Singapore, 10 October 2012 – A sense of pessimism dominates findings from the latest EY’s bi-annual Southeast Asian (SEA) issue of the Global Capital Confidence Barometer released today. The survey of more than 1,500 senior executives in 41 countries around the world, of which 118 were from Southeast Asia (Singapore, Malaysia, Indonesia, Thailand and Vietnam), was conducted in August and September 2012.

For the first time in two years, SEA respondents, who have consistently held a bullish view of both the global and local economies, expressed little confidence in the immediate prospects of global recovery. More than half (54%) of SEA respondents thought that the global economy was declining, up from 42% who held such sentiments six months ago.

The most pessimistic views about the global economy came from Singapore respondents: none saw any signs of improvement compared to 24% six months ago. Also, an overwhelming 85% of Singapore respondents thought that the global economy was going to deteriorate over the next six months. Overall, 65% of the SEA respondents expect the global economic volatility to continue for more than a year.

Views of local economies were more promising. 42% of the SEA respondents indicated that their local economies were stable, up from 24% six months ago. Still, the proportion of respondents who thought that their local economy was improving dropped from 54% as of six months ago to 36% presently. Those based out of Indonesia were most confident in their local economy, while those in Singapore were least so.

Harsha Basnayake, Transaction Advisory Services Leader for Southeast Asia and Singapore at EY says: “The results reflect the current mood among corporate decision-makers in Southeast Asia. For the first time in two years, we are seeing the sense of bullishness that has been there making way and the dominating sentiment now is stability. Corporates in our markets continue to see Southeast Asia as a stable geography to do business, but there is a lot more concern about revenue and margin pressures and the importance of smart capital allocation given the uncertainties.”

48% and 61% of SEA and Singapore respondents respectively felt that revenue and margin pressure is the most significant business challenge facing their companies.

Growth and appetite for M&As take a backseat with focus on bottom-line improvement
There is a strong focus on margin and productivity improvements, cost controls, and risk management. In the midst of uncertainties, a sense of cautiousness prevails and boardrooms and senior management teams are more focused on improving profitability.
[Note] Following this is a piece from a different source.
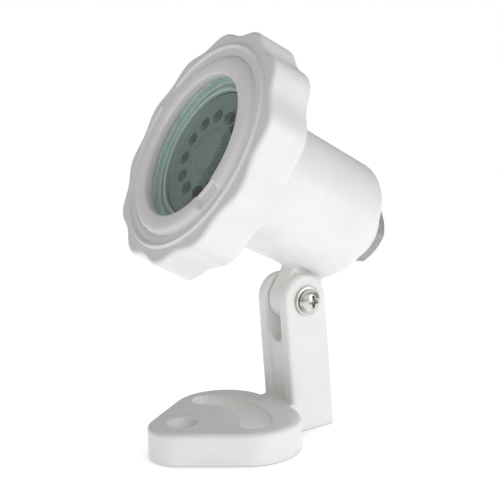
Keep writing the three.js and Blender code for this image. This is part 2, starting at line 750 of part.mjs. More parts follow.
function makeLampBase() {
  const block = revolve([
    [0, BASE_REAR],
    [BASE_RADIUS - 0.8, BASE_REAR],
    [BASE_RADIUS, BASE_REAR + 1],
    [BASE_RADIUS, BASE_FRONT],
    [0, BASE_FRONT],
  ]);
  const pinHoles = [-1, 1].map((side) => round(PIN_RADIUS + GAP, BASE_REAR - 1, BASE_REAR + 4.5, 16)
    .translate([(side * PIN_SPACING) / 2, 0, 0]));
  return part('lamp_base', cut(block, ...pinHoles), 'ceramic');
}

function makeLampPin(name, side) {
  const pin = revolve([
    [0, 1], [0.4, 1], [PIN_RADIUS, 1.6], [PIN_RADIUS, BASE_REAR + 4], [0, BASE_REAR + 4],
  ], 12).translate([(side * PIN_SPACING) / 2, 0, 0]);
  return part(name, pin, 'brass');
}

function makeLampHolder() {
  const [rear, front] = [-3.6, BASE_REAR - GAP];
  const block = revolve([
    [0, rear],
    [BASE_RADIUS - 0.8, rear],
    [BASE_RADIUS, rear + 0.8],
    [BASE_RADIUS, front - 0.8],
    [BASE_RADIUS - 0.8, front],
    [0, front],
  ]);
  const sockets = [-1, 1].map((side) => join(
    round(PIN_RADIUS + GAP, 0.5, front + 1, 16),
    round(CORE_RADIUS + GAP, rear - 1, rear + 2.6, 16),
  ).translate([(side * PIN_SPACING) / 2, 0, 0]));
  return part('lamp_holder', cut(block, ...sockets), 'ceramic');
}

// ---------------------------------------------------------------- cable and gland

const CORE_RADIUS = 0.9;
const SHEATH_FRONT = BODY_REAR + REAR_WALL + 0.6;

function makeCableSheath() {
  return part('cable_sheath', round(CABLE_RADIUS, CABLE_END, SHEATH_FRONT), 'cableBlack');
}

// A core leaves the sheath beside the axis and spreads to its terminal in the holder.
function makeCore(name, side, finish) {
  const path = new THREE.CatmullRomCurve3([
    new THREE.Vector3(side * 1.6, 0, SHEATH_FRONT + GAP),
    new THREE.Vector3(side * 1.8, 0, SHEATH_FRONT + 1.5),
    new THREE.Vector3((side * PIN_SPACING) / 2, 0, -3.4),
    new THREE.Vector3((side * PIN_SPACING) / 2, 0, -1.6),
  ]);
  const section = polygon(arc(0, 0, CORE_RADIUS, 0, 330, 11));
  const geometry = new THREE.ExtrudeGeometry(section, { steps: 8, extrudePath: path });
  return part(name, toSolid(geometry), finish);
}

function makeGlandSeal() {
  const [rear, front] = [SPIGOT_REAR, BOSS_REAR - GAP];
  const bore = CABLE_RADIUS + GAP;
  const outer = SEAL_POCKET_RADIUS - GAP;
  const bush = revolve([
    [bore, rear],
    [outer - 0.6, rear],
    [outer, rear + 0.6],
    [outer, front],
    [bore, front],
  ]);
  return part('gland_seal', bush, 'blackRubber');
}

const GLAND_WASHER_THICKNESS = 0.5;

function makeGlandWasher() {
  const front = SPIGOT_REAR - GAP;
  const ring = tube(CABLE_RADIUS + GAP, 8.4, front - GLAND_WASHER_THICKNESS, front);
  return part('gland_washer', ring, 'clearFilm');
}

function makeGlandNut() {
  const front = BOSS_REAR - GAP;
  const hexRear = NUT_REAR + 2.8;
  const floor = SPIGOT_REAR - GLAND_WASHER_THICKNESS - 2 * GAP;
  const bore = SPIGOT_RADIUS + 0.9;
  const corner = NUT_ACROSS_FLATS / Math.sqrt(3);
  const prism = toSolid(extrude(hexagon(NUT_ACROSS_FLATS), NUT_REAR, front));
  const envelope = revolve([
    [0, NUT_REAR],
    [7.2, NUT_REAR],
    [9.6, NUT_REAR + 1],
    [corner - 1.6, hexRear],
    [corner, hexRear + 1.2],
    [corner, front - 0.6],
    [corner - 1, front],
    [0, front],
  ]);
  const thread = threadRidge({
    ...GLAND_THREAD,
    start: GLAND_THREAD.start + GLAND_PITCH / 2,
    turns: 1.25,
    baseRadius: bore + THREAD_ROOT,
    crestRadius: bore - GLAND_THREAD_HEIGHT,
  });
  const hollow = join(
    round(bore, floor, front + 1),
    round(CABLE_RADIUS + CABLE_PLAY, NUT_REAR - 1, front),
  );
  return part('gland_nut', join(cut(prism.intersect(envelope), hollow), thread), 'greyNylon');
}

// ---------------------------------------------------------------- assembly

const light = new THREE.Group();
light.add(
  makeBracket(),
  makePivotScrew(),
  makePivotWasher('pivot_screw_washer', WASHER_SEAT),
  makePivotWasher('pivot_nut_washer', -WASHER_SEAT - WASHER_THICKNESS),
  makePivotNut(),
);

const tilting = new THREE.Group();
tilting.position.set(0, 0, PIVOT_HEIGHT);
tilting.rotation.x = Math.PI / 2 - REST_TILT;
light.add(tilting);

const lamp = new THREE.Group();
lamp.position.set(0, AXIS_OFFSET, 0);
tilting.add(lamp);
lamp.add(
  makeHousing(),
  makeClampRing(),
  makeSlipWasher(),
  makeGlass(),
  makeGlassGasket(),
  makeLampRetainer(),
  makeLampShell(),
  makeLensPlate(),
  makeLedBoard(),
  ...makeLeds(),
  makeDriverBoard(),
  makeLampBase(),
  makeLampPin('lamp_pin_left', -1),
  makeLampPin('lamp_pin_right', 1),
  makeLampHolder(),
  makeCableSheath(),
  makeCore('cable_core_brown', -1, 'coreBrown'),
  makeCore('cable_core_blue', 1, 'coreBlue'),
  makeGlandSeal(),
  makeGlandWasher(),
  makeGlandNut(),
);

export default light;
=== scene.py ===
"""Looks of the underwater pool light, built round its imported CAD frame.

Lengths in this file are millimetres until a mesh is made. Two frames are used:
    row    the frame of the CAD model, with the pivot screw along +X
    lamp   on the lamp's own axis, with +Z along the beam and +Y square to it
Moulded pieces are drawn as distance fields, so their edges are rounded as moulded ones are.
Round pieces are lathed. The pivot and the lamp's axis are taken from the frame's joints.
"""
import json
import math

import bpy
import numpy as np
import openvdb
from mathutils import Matrix, Vector


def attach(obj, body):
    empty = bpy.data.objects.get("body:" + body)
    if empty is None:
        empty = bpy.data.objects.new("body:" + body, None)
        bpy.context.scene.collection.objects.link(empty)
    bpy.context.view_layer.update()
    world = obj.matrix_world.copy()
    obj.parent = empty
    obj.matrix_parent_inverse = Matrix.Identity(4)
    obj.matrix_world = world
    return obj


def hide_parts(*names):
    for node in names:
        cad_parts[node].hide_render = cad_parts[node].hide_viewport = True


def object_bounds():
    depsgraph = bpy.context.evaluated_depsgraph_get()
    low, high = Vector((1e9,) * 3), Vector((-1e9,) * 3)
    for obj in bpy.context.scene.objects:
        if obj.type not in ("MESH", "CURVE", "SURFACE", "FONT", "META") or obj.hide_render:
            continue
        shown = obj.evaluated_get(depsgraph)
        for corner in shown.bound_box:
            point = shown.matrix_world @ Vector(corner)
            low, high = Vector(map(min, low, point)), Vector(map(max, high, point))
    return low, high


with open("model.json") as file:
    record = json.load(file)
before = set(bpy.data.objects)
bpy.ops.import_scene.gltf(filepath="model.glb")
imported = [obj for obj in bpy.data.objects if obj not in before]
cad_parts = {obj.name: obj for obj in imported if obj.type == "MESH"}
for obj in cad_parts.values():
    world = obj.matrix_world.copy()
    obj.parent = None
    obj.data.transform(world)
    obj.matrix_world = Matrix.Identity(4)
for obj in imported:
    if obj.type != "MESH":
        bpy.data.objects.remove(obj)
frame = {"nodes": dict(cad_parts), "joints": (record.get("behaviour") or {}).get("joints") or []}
CAD_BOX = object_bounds()
JOINTS = {joint["name"]: joint for joint in frame["joints"]}

MM = 0.001

# ---------------------------------------------------------------- driving dimensions

PIVOT_HEIGHT = JOINTS["tilt"]["pos_m"][2] / MM

# Foot plate
FOOT_THICKNESS = 12.1
FOOT_HOLE_Y = -53.2
NOSE_RADIUS = 13.2
LOBE_RADIUS = 20.0
LOBE_X = 10.0
LOBE_Y = -29.3
FOOT_EDGE_ROUND = 1.7
FOOT_WALL = 2.6
SCREW_HOLE_RADIUS = 2.75
COUNTERSINK_RADIUS = 5.8
COUNTERSINK_DEPTH = 4.2
SLOT_RADIUS = 28.1
SLOT_HALF_WIDTH = 5.5
SLOT_HALF_ANGLE = math.radians(41)

# Clevis column
COLUMN_WIDTH = 20.1
COLUMN_FRONT_Y = -7.5
COLUMN_BACK_Y = 13.6
EAR_RADIUS = 10.3
EAR_EDGE_ROUND = 1.7
CLEVIS_GAP = 9.6
CLEVIS_DEPTH = 17.0
WEB_SETBACK = 1.3
WEB_THICKNESS = 7.5
CHANNEL_FLOOR = 4.0

# Housing, with heights along the lamp axis
AXIS_OFFSET = 37.8
BODY_RADIUS = 26.4
BODY_WALL = 2.7
BODY_REAR = -11.9
BODY_REAR_ROUND = 5.4
REAR_WALL = 3.0
COLLAR_REAR = 51.4
COLLAR_FRONT = 64.2
COLLAR_RADIUS = 37.0
COLLAR_FILLET = 3.0
POCKET_RADIUS = 32.4
POCKET_FLOOR = 55.9
SEAT_RADIUS = 26.4
LUG_THICKNESS = 8.6
LUG_RADIUS = 8.6
LUG_ROOT_FRONT = 6.6
LUG_ROOT_REAR = -9.5
BOSS_RADIUS = 14.5
BOSS_REAR = -21.2
SPIGOT_RADIUS = 9.7
SPIGOT_REAR = -25.6
SEAL_POCKET_RADIUS = 7.0

# Clamp ring
RING_FACE = 67.4
RING_DEPTH = 16.2
RING_RADIUS = 47.0
RING_REAR_RADIUS = 47.7
RING_BORE = 38.9
OPENING_RADIUS = 28.4
LIP_DEPTH = 2.8
LOBE_COUNT = 12
NOTCH_ANGLE = math.radians(22)
NOTCH_DEPTH = 2.4
RIDGE_RADIUS = 40.1
RIDGE_HEIGHT = 0.9
BEAD_RADIUS = 32.4
BEAD_HEIGHT = 1.6
BEAD_FOOT = 36.0
OPENING_EDGE_HEIGHT = 0.7
RING_FRONT_ROUND = 1.5
RING_REAR_ROUND = 0.9
GROOVE_DEPTH = 0.8
GROOVE_HALF_WIDTH = 0.45
RIDGE_HALF_WIDTH = 0.75
RING_THREAD_HEIGHT = 1.3
GLAND_THREAD_HEIGHT = 0.6
CHANNEL_HALF_WIDTH = 5.0
RIDGE_CHANNEL_ANGLE = math.radians(145)
BEAD_CHANNEL_ANGLE = math.radians(322)
RING_PITCH = 3.5
GLAND_PITCH = 1.5
RING_THREAD_START = COLLAR_REAR + 1.9
GLAND_THREAD_START = SPIGOT_REAR + 0.8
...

Emphasis on growth has therefore moderated among SEA respondents; the focus has significantly shifted to ensure that the business basics to protect profitability stay top on the agenda.

According to the survey, about half (48%) of SEA respondents have placed greater emphasis on capital optimization activities while reducing interest in investing capital. This is not surprising considering 48% of the SEA respondents expect the continuing Eurozone crisis to exacerbate revenue and margin pressures.

Harsha explains: “We are going through a period where there is a sense of cautiousness, it is important that corporates focus on smart capital allocations. With most corporates having very low gearing ratios and strong balance sheets, there has been little emphasis in this part of the world to focus on capital optimization activities. However, when you are experiencing cost pressures, constant regulatory change and moderate economic growth, there is then a need to refocus and ensure that your competitiveness remain strong. Optimization activities, be it unlocking balance sheet inefficiencies or focusing on strong cash flows, have now become topof-mind issues. This is a good thing for stakeholders.”

With moderated growth expectations, appetite for M&A has dipped even as companies report cashed-up balance sheets. A majority 63% of SEA respondents said they will not pursue M&A activities in the next 12 months, up 11% from six months ago, despite stability in the number and quality of opportunities, and likelihood of closing deals.

Harsha comments: “What the SEA respondents are saying is ‘let’s wait and see, maybe this is not the right time to undertake acquisitions’. While there is merit to such thinking, it is times like this that also present the best expansion opportunities, and smart companies will continue to capitalize on that. In growth markets such as Indonesia, Malaysia, Thailand, Vietnam and even Singapore, consolidation opportunities can never take a backseat. While the appetite for M&A may have declined due to preoccupations with overall economic conditions, it is important for corporates to remain vigilant for opportunities. Smart acquisitions can also be a good way to optimize capital.”


About the survey
The EY Capital confidence barometer is a survey of over 1,500 senior executives from large companies around the world and across industry sectors. The objective of the Barometer is to gauge corporate confidence in the economic outlook, to understand boardroom priorities in the next 12 months, and to identify the emerging capital practices that will distinguish those companies that will build competitive advantage as the global economy continues to evolve. This is the seventh bi-annual Barometer in the series, which began in November 2009.